REQUEST:
Give the lines of the material verbatim, from the first line to the line with "LENS_LENGTH, SENSOR_WIDTH = 76.26, 36", including both.

>> START

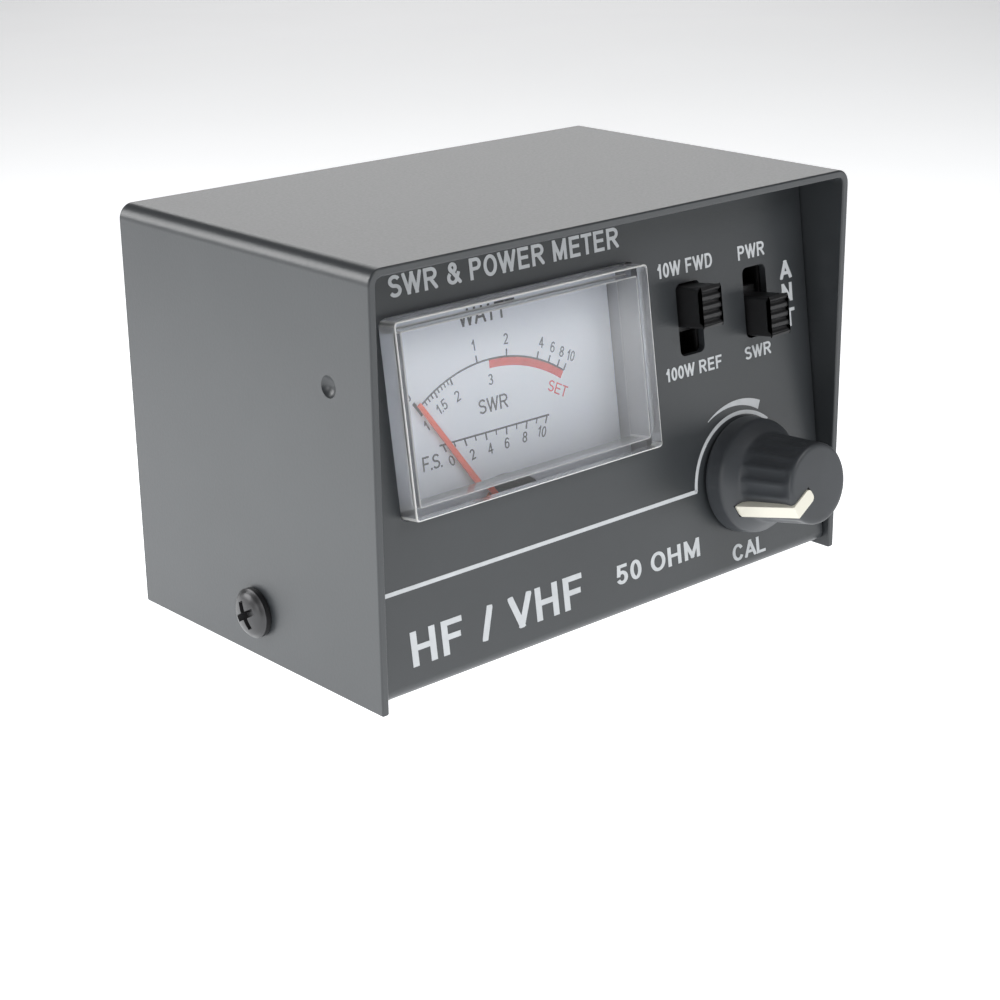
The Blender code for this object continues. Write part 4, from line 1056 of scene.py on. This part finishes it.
def make_light():
    world = bpy.data.worlds.new("studio")
    world.use_nodes = True
    world.node_tree.nodes["Background"].inputs["Color"].default_value = (1, 1, 1, 1)
    world.node_tree.nodes["Background"].inputs["Strength"].default_value = 0.12
    bpy.context.scene.world = world
    middle = (0, 0, 0.03)
    add_light("back_left", (-0.75, 0.8, 0.5), middle, (0.7, 0.6), 9.0)
    add_light("back_right", (0.65, 0.75, 0.5), middle, (0.7, 0.6), 2.6)
    add_light("left_low", (-0.85, -0.15, 0.25), middle, (0.5, 0.4), 1.6)
    add_light("front_high", (0.25, -0.85, 0.7), middle, (0.5, 0.4), 4.2)


EYE_AZIMUTH, EYE_ELEVATION, EYE_ROLL = -41.66, 19.70, -0.77
EYE_TARGET = (-25.46, 0, 26.0)
EYE_DISTANCE = 0.2918
LENS_LENGTH, SENSOR_WIDTH = 76.26, 36


def make_camera():
    """The eye stands left of the front and a little above, and leans by under a degree."""
    azimuth, elevation, roll = (math.radians(a) for a in (EYE_AZIMUTH, EYE_ELEVATION, EYE_ROLL))
    target = CASE @ (Vector(EYE_TARGET) * MM)
    back = Vector((
        math.sin(azimuth) * math.cos(elevation),
        -math.cos(azimuth) * math.cos(elevation),
        math.sin(elevation),
    ))
    right = Vector((0, 0, 1)).cross(back).normalized()
    above = back.cross(right)
    tilted = right * math.cos(roll) + above * math.sin(roll)
    data = bpy.data.cameras.new("camera")
    data.lens = LENS_LENGTH
    data.sensor_width = SENSOR_WIDTH
    camera = bpy.data.objects.new("camera", data)
    axes = Matrix((tilted, back.cross(tilted), back)).transposed().to_4x4()
    camera.matrix_world = Matrix.Translation(target + back * EYE_DISTANCE) @ axes
    bpy.context.scene.collection.objects.link(camera)
    bpy.context.scene.camera = camera


make_camera()
make_floor()
make_light()
make_cover()
make_chassis()
make_case_screws()
make_feet()
make_lens()
make_dial_print()
make_levers()
make_knob()
make_panel_print()
for socket_name, socket_x in SOCKETS.items():
    make_socket(socket_name, socket_x)
make_side_jack()
bpy.context.scene.view_settings.view_transform = "Standard"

>> END

THE RESULT:
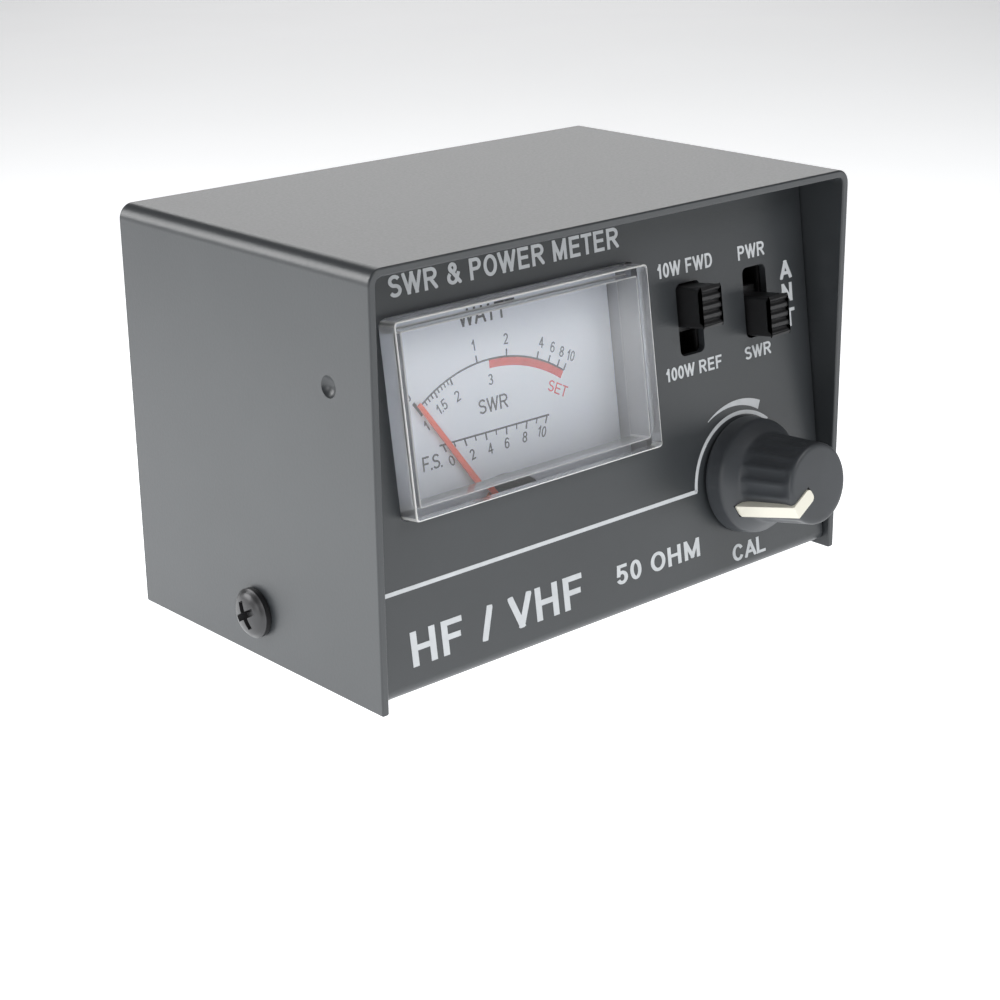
The Blender code for this object continues. Write part 4, from line 1056 of scene.py on. This part finishes it.
def make_light():
    world = bpy.data.worlds.new("studio")
    world.use_nodes = True
    world.node_tree.nodes["Background"].inputs["Color"].default_value = (1, 1, 1, 1)
    world.node_tree.nodes["Background"].inputs["Strength"].default_value = 0.12
    bpy.context.scene.world = world
    middle = (0, 0, 0.03)
    add_light("back_left", (-0.75, 0.8, 0.5), middle, (0.7, 0.6), 9.0)
    add_light("back_right", (0.65, 0.75, 0.5), middle, (0.7, 0.6), 2.6)
    add_light("left_low", (-0.85, -0.15, 0.25), middle, (0.5, 0.4), 1.6)
    add_light("front_high", (0.25, -0.85, 0.7), middle, (0.5, 0.4), 4.2)


EYE_AZIMUTH, EYE_ELEVATION, EYE_ROLL = -41.66, 19.70, -0.77
EYE_TARGET = (-25.46, 0, 26.0)
EYE_DISTANCE = 0.2918
LENS_LENGTH, SENSOR_WIDTH = 76.26, 36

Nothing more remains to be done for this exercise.